As a member of Congress in the 1990s, he slept in his office to save money. Political insiders recount tales of his walking around barefoot in meetings in the state Capitol and even doing sit-ups at odd times. During his State of the State speech in 2006, he lost his train of thought and admitted he was daydreaming about a fishing trip with a pal.

Katon Dawson, the former state GOP chairman, recalled when Sanford disappeared from the Republican National Convention last year in St. Paul, Minn.

“He called me and said he was in back in South Carolina,” Dawson said. “He didn’t tell anybody.”

Dawson said he admired Sanford’s firm conservative principles but acknowledged that the soft-spoken governor was considerably different than the back-slapping good ole boy of southern political lore.

“He’s a long-distance marathon runner,” Dawson said. “A guy who enjoys the solitude and can take a lot of pain.”

While those traits can be helpful, it’s not exactly th typical profile for a national political hopeful — especially the solitude part.

“To run for president requires a steady diet of crackpot stew: start with borderline narcissism, add a bit of Messiah complex, stir in a dollop of paranoia and blend with delusions of grandeur,” explained longtime Democratic strategist Paul Begala.
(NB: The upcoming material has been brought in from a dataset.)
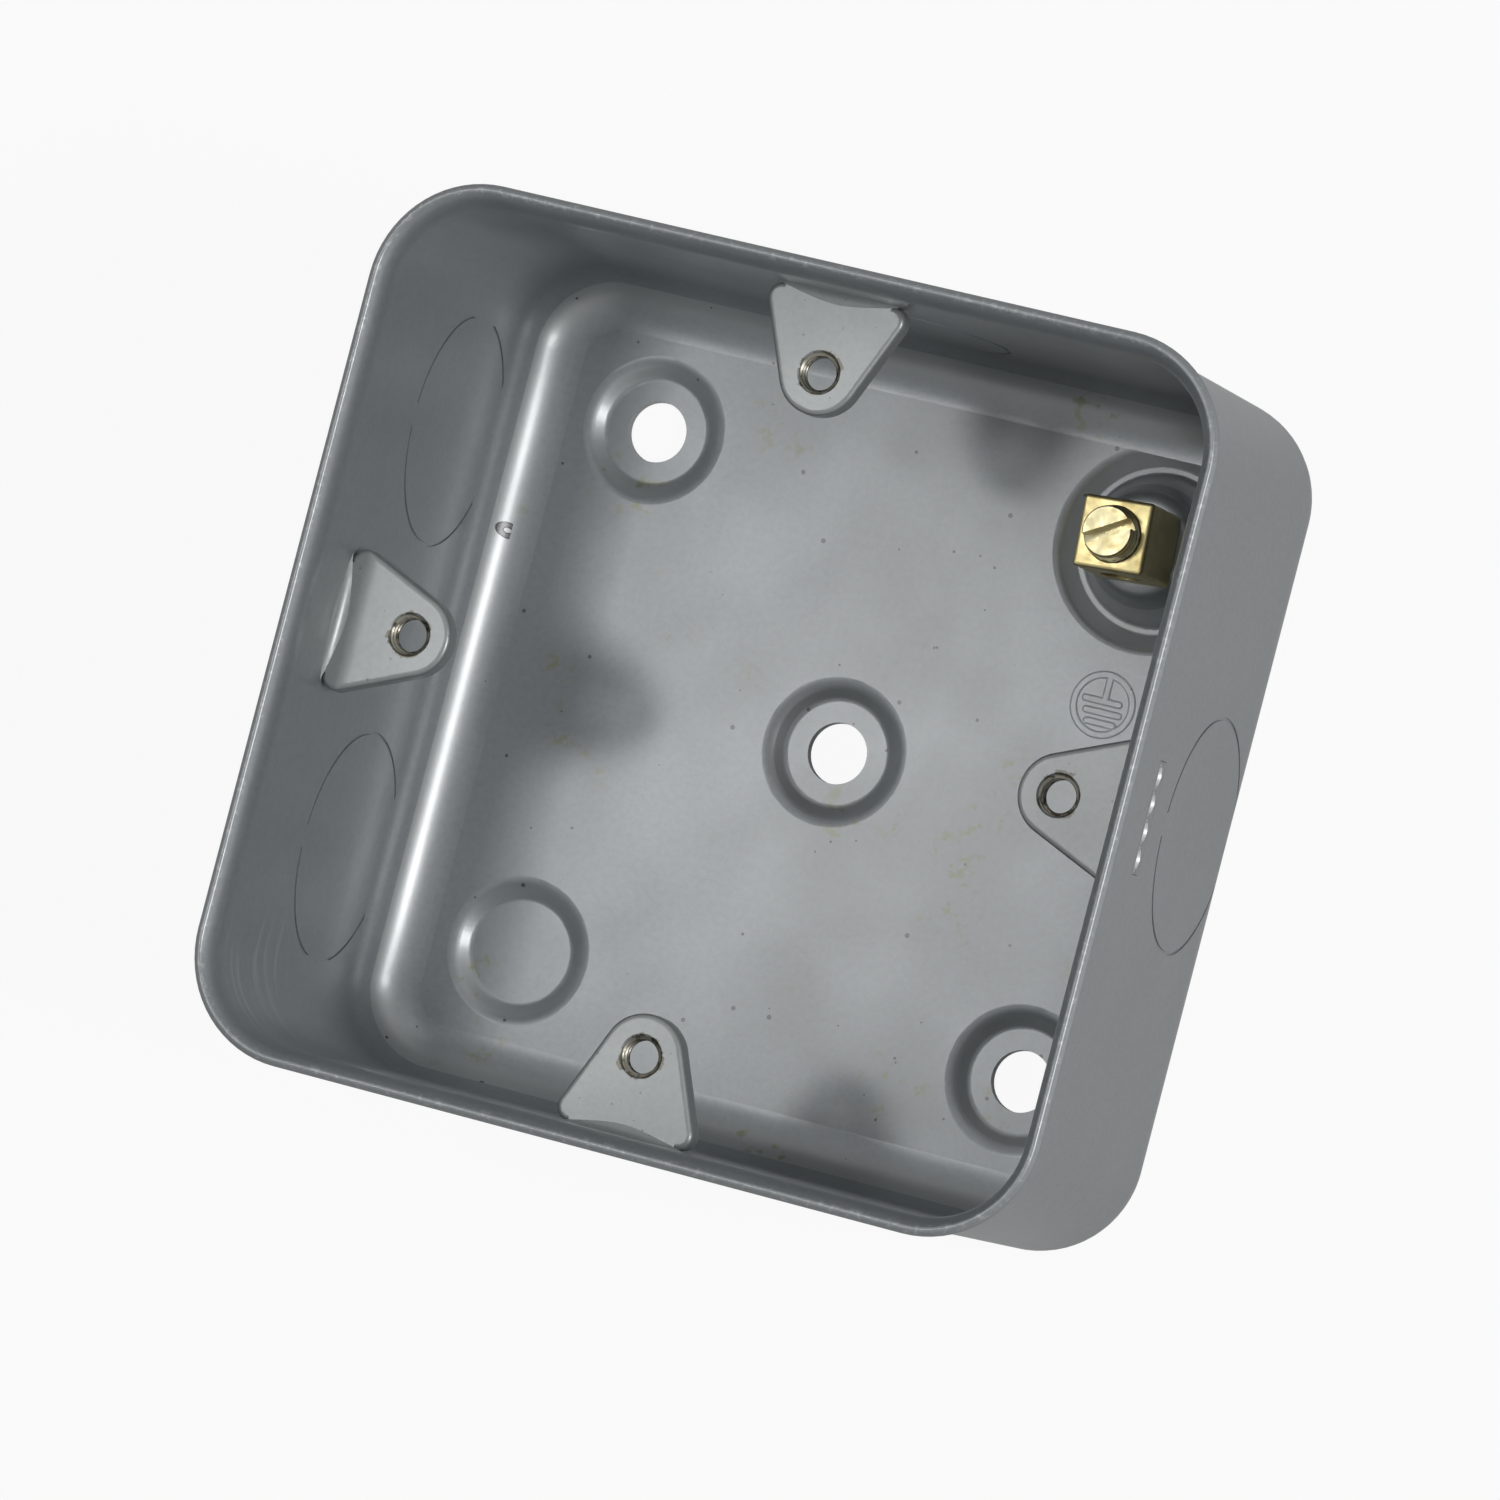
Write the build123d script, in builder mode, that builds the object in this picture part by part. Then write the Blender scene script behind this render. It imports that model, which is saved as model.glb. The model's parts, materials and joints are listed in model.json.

So voters are already presented with individuals who are not, by most standards, normal.

Americans have demonstrated that they’ll tolerate marital indiscretions (again, see Clinton) or illicit substance use (see the past two presidents) in their commanders in chief. But weirdness they have a steady track record of rejecting.

Richard Nixon and Jimmy Carter straddled the fine line, but they were more awkward and withdrawn than strange.

Hart, Perot, Brown, Bob Kerrey, Pat Robertson, Dennis Kucinich? None of them ever even won the nomination.

Their peculiarities took different forms — ranging from Kerrey as the more detached, post-modern type to Kucinich, who often appears as just plain flaky — but none passed the have-a-beer-with test.

Ed Rollins, who ran Perot’s ill-fated 1992 campaign for a time, recalled a conversation he had with the late Hamilton Jordan, another top strategist working for the Texas billionaire, after the two came to the conclusion that their candidate had no business controlling nuclear warheads.

Jordan, Rollins said, was worried that Perot might win.

“There is no way he is going to end up being president,” Rollins said he told Jordan. “This guy is nuts, and the country will find that out.”

No one is yet comparing Sanford to Perot, but as Rollins notes, voters have a discerning eye for the personality traits of their national politicians.

The good news for Sanford: It’s 2009, part of an era of short attention spans.

“Unless he buried a few bodies along the Appalachian Trail, I don’t think this will matter in the least,” said GOP strategist Stuart Stevens.

Sanford’s allies believe the governor is a victim of an irresistible summertime story and some in-state Republican adversaries who delight in making him look bad. They also emphasize that Sanford, who lost his father in high school, is a doting parent who spends considerable time with his four boys.
But narratives matter in politics and, with this move, he is playing into one of the most difficult to overcome — that of the odd duck.